September 19, 2017 in Batteries, Electric (Battery), Heavy-duty | Permalink | Comments (6)

Comments

It shouldn't be too difficult to make the jump to making a long-range electric pickup truck!

This is quite an achievement, specially 1102 miles/1772 KM with 660 kWh of energy = 0.6 kWh/mile. Was probably done without load, no A/C, no wind, tire pressure at max and at very low speed?

Nontheless, this is a move in the right direction. Something like 1,000 KW battery pack could probably move this bus for close to 500 miles in normal operation (and ideal conditions) before requiring a quick recharge. ?

12,000 pounds of batteries with a 4 megawatt charger is quite a challenge.

La prueba se realizo a 25km/h en circuito cerrado, sin pasajeros a velocidad constante y por supuesto sin climatizador puesto. Tiene merito esos 1.700 km pero se realizaron en condiciones totalmente irreales.

Those 1.6X batteries weighting about 9075 lbs or 4125 Kg + packaging may not offer the highest energy compactness but seems to be well adapted for use in heavy extended range e-buses.

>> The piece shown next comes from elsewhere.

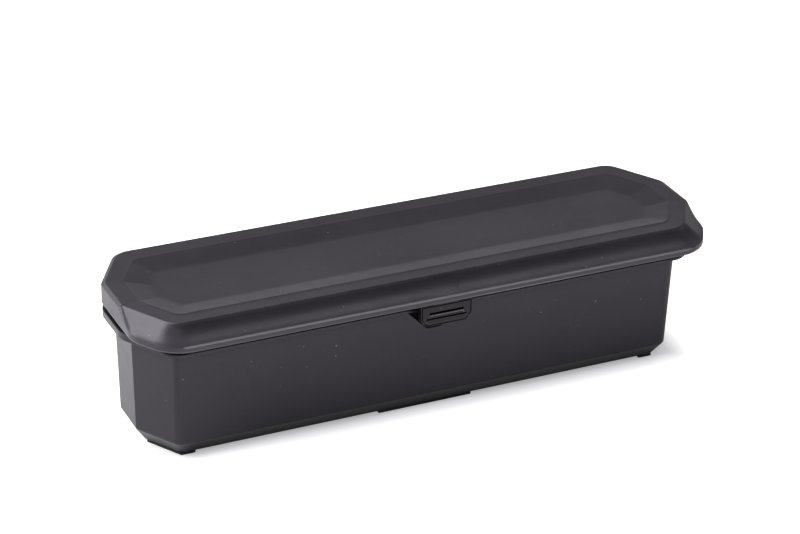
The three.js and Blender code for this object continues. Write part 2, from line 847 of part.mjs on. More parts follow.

A small on-board 50 KW fuel cell could maintain or extend range further with batteries less than half the size?

Alternatively, near future (2025 or so) 3X batteries will turn these buses into practical long range units. Quick recharge (when and if needed) would require powerful chargers?

It is one thing to quick charge one car ferry, it is another to do that with 100,000 trucks. Running an 80,000 pound big rig 300 miles with a 5% grade now and then and a bad drag coefficient will take more batteries than people think.